## What to do
Quote the listing below in its entirety.

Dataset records
* begin *

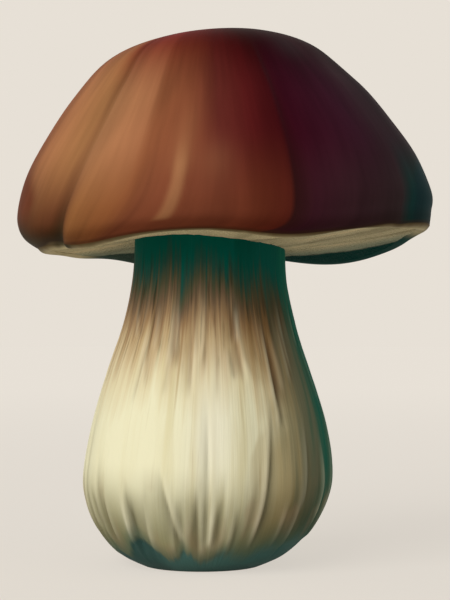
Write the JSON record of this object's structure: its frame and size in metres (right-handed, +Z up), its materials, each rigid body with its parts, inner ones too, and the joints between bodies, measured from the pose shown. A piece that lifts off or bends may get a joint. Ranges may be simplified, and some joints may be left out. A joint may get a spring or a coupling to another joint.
{
  "type": "porcini mushroom",
  "caption": "Whole porcini mushroom: domed brown cap with rolled rim and pore layer on a fat cream stem, standing on its trimmed foot.",
  "frame": {"origin": "middle of the flat foot that the mushroom stands on", "axes": "+Z up the stem to the crown, -Y is the front, +X the side where the rim is raised"},
  "size_m": [0.0994, 0.0999, 0.1294],
  "materials": {
    "flesh": "matt mushroom flesh, one colour for the plain solid",
    "cap_skin": "smooth satin skin, tan to dark maroon brown",
    "pores": "matt sponge, pale olive",
    "stem_skin": "matt fibrous skin, cream with brown and dark green streaks"
  },
  "bodies": {
    "root": {"mushroom": "flesh"}
  },
  "joints": []
}
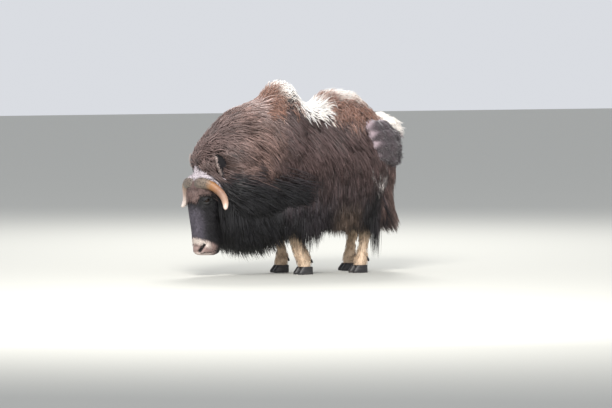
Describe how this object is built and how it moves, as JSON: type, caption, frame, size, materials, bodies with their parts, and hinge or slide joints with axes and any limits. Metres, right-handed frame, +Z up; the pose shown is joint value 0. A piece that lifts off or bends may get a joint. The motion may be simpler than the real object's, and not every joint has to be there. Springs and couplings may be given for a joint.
{
  "type": "muskox",
  "caption": "Life-size still model of a standing muskox cow with her head lowered, horns, cloven hooves and a long hanging coat that is part shed.",
  "frame": {"origin": "on the floor, midway along and across the muskox's bounding box", "axes": "-X towards her head, -Y towards her left side, +Z up"},
  "size_m": [1.538, 0.675, 1.2588],
  "materials": {
    "coat": "matte",
    "mane": "matte",
    "face": "matte",
    "leg": "matte",
    "horn": "satin",
    "hoof": "satin",
    "eye": "gloss"
  },
  "bodies": {
    "root": {"head": "face", "neck": "mane", "torso": "coat", "tail": "coat", "eye_left": "eye", "eye_right": "eye", "horn_left": "horn", "horn_right": "horn", "ear_left": "face", "ear_right": "face", "leg_front_left": "leg", "leg_front_right": "leg", "leg_rear_left": "leg", "leg_rear_right": "leg", "hoof_front_left_inner": "hoof", "hoof_front_left_outer": "hoof", "hoof_front_right_inner": "hoof", "hoof_front_right_outer": "hoof", "hoof_rear_left_inner": "hoof", "hoof_rear_left_outer": "hoof", "hoof_rear_right_inner": "hoof", "hoof_rear_right_outer": "hoof"}
  },
  "joints": []
}
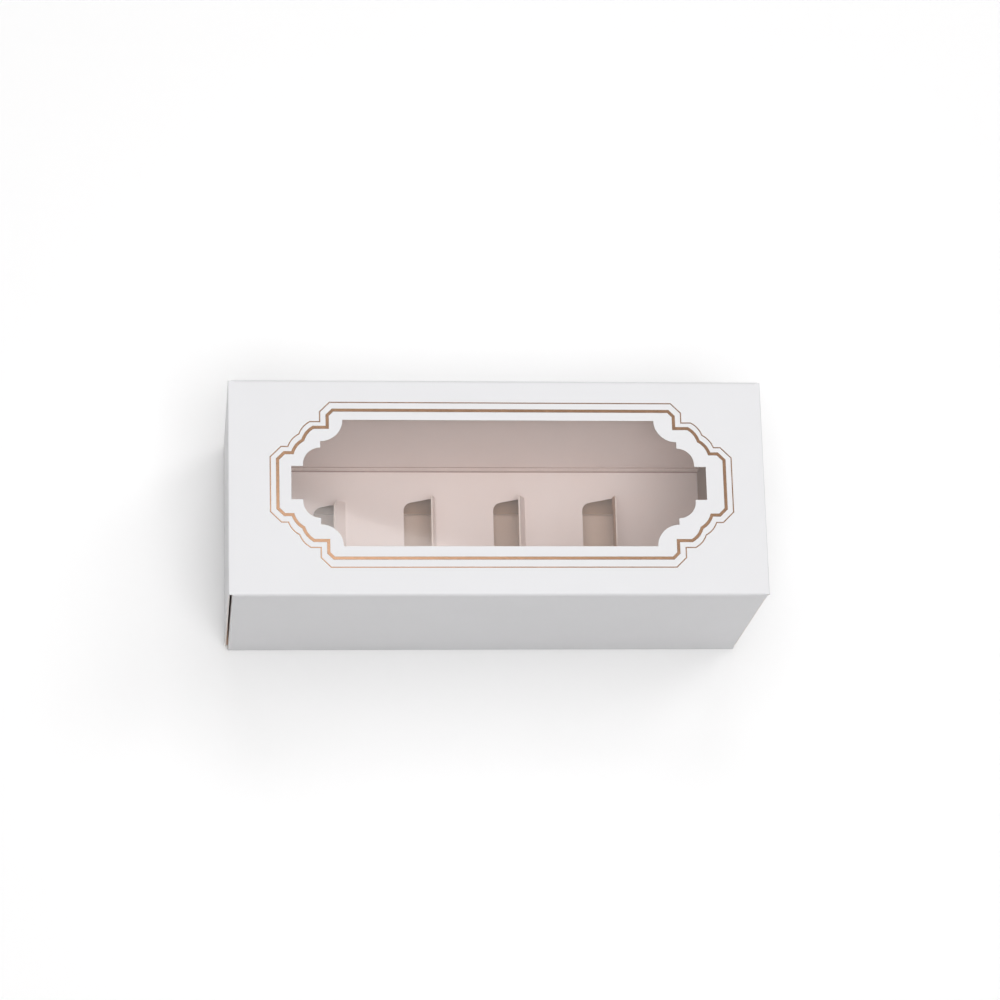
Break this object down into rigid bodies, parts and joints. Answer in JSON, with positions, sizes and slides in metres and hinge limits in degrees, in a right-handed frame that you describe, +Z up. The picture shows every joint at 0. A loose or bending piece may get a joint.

* end *

## Response to this task
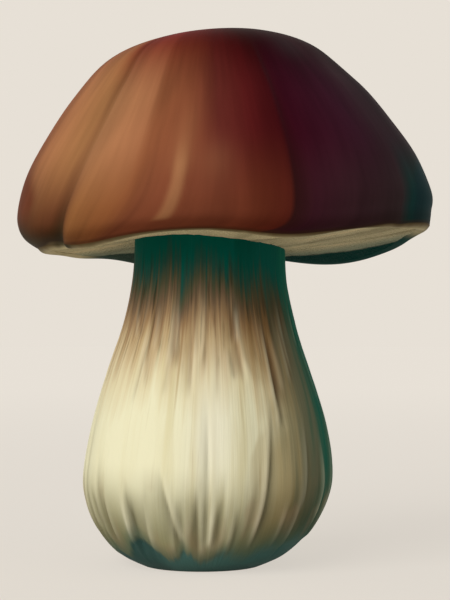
Write the JSON record of this object's structure: its frame and size in metres (right-handed, +Z up), its materials, each rigid body with its parts, inner ones too, and the joints between bodies, measured from the pose shown. A piece that lifts off or bends may get a joint. Ranges may be simplified, and some joints may be left out. A joint may get a spring or a coupling to another joint.
{
  "type": "porcini mushroom",
  "caption": "Whole porcini mushroom: domed brown cap with rolled rim and pore layer on a fat cream stem, standing on its trimmed foot.",
  "frame": {"origin": "middle of the flat foot that the mushroom stands on", "axes": "+Z up the stem to the crown, -Y is the front, +X the side where the rim is raised"},
  "size_m": [0.0994, 0.0999, 0.1294],
  "materials": {
    "flesh": "matt mushroom flesh, one colour for the plain solid",
    "cap_skin": "smooth satin skin, tan to dark maroon brown",
    "pores": "matt sponge, pale olive",
    "stem_skin": "matt fibrous skin, cream with brown and dark green streaks"
  },
  "bodies": {
    "root": {"mushroom": "flesh"}
  },
  "joints": []
}
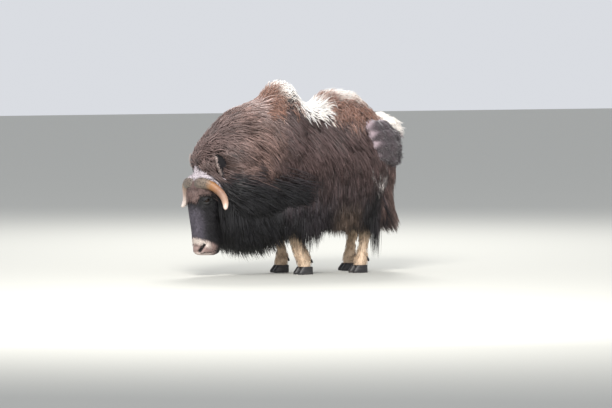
Describe how this object is built and how it moves, as JSON: type, caption, frame, size, materials, bodies with their parts, and hinge or slide joints with axes and any limits. Metres, right-handed frame, +Z up; the pose shown is joint value 0. A piece that lifts off or bends may get a joint. The motion may be simpler than the real object's, and not every joint has to be there. Springs and couplings may be given for a joint.
{
  "type": "muskox",
  "caption": "Life-size still model of a standing muskox cow with her head lowered, horns, cloven hooves and a long hanging coat that is part shed.",
  "frame": {"origin": "on the floor, midway along and across the muskox's bounding box", "axes": "-X towards her head, -Y towards her left side, +Z up"},
  "size_m": [1.538, 0.675, 1.2588],
  "materials": {
    "coat": "matte",
    "mane": "matte",
    "face": "matte",
    "leg": "matte",
    "horn": "satin",
    "hoof": "satin",
    "eye": "gloss"
  },
  "bodies": {
    "root": {"head": "face", "neck": "mane", "torso": "coat", "tail": "coat", "eye_left": "eye", "eye_right": "eye", "horn_left": "horn", "horn_right": "horn", "ear_left": "face", "ear_right": "face", "leg_front_left": "leg", "leg_front_right": "leg", "leg_rear_left": "leg", "leg_rear_right": "leg", "hoof_front_left_inner": "hoof", "hoof_front_left_outer": "hoof", "hoof_front_right_inner": "hoof", "hoof_front_right_outer": "hoof", "hoof_rear_left_inner": "hoof", "hoof_rear_left_outer": "hoof", "hoof_rear_right_inner": "hoof", "hoof_rear_right_outer": "hoof"}
  },
  "joints": []
}
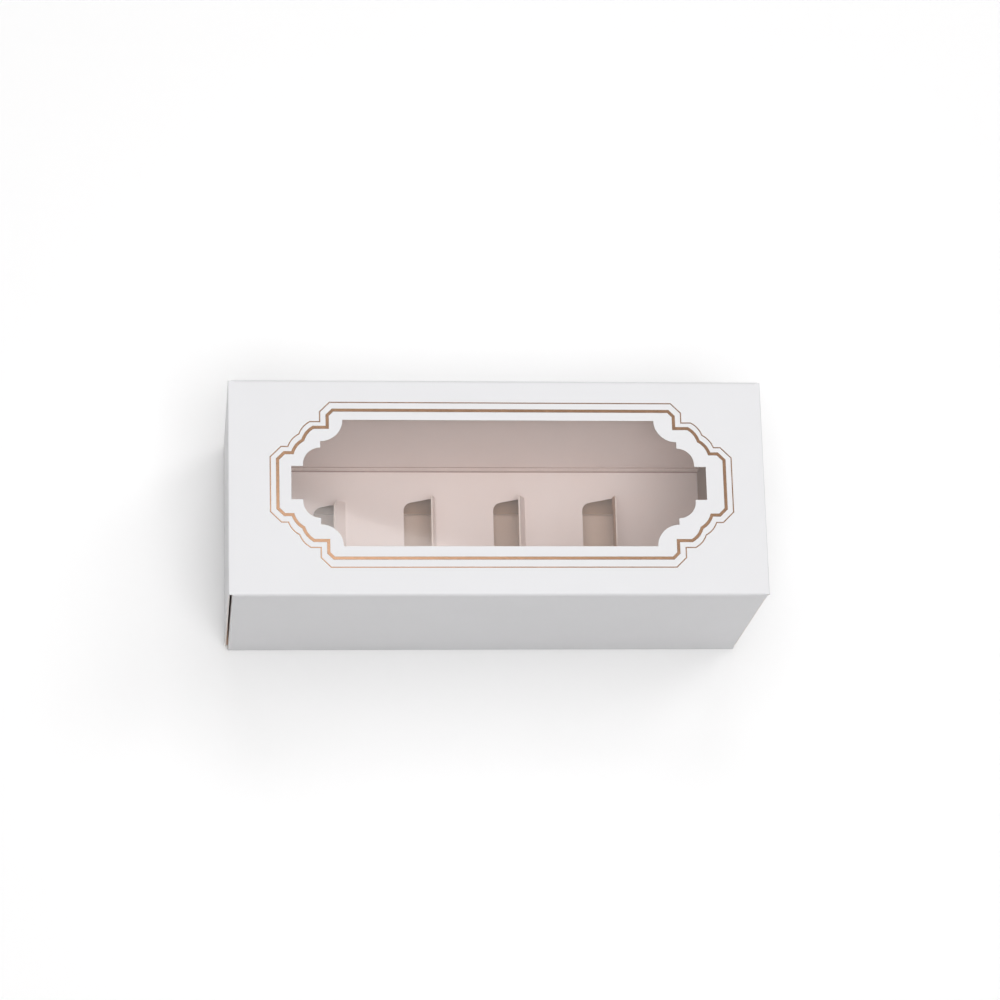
Break this object down into rigid bodies, parts and joints. Answer in JSON, with positions, sizes and slides in metres and hinge limits in degrees, in a right-handed frame that you describe, +Z up. The picture shows every joint at 0. A loose or bending piece may get a joint.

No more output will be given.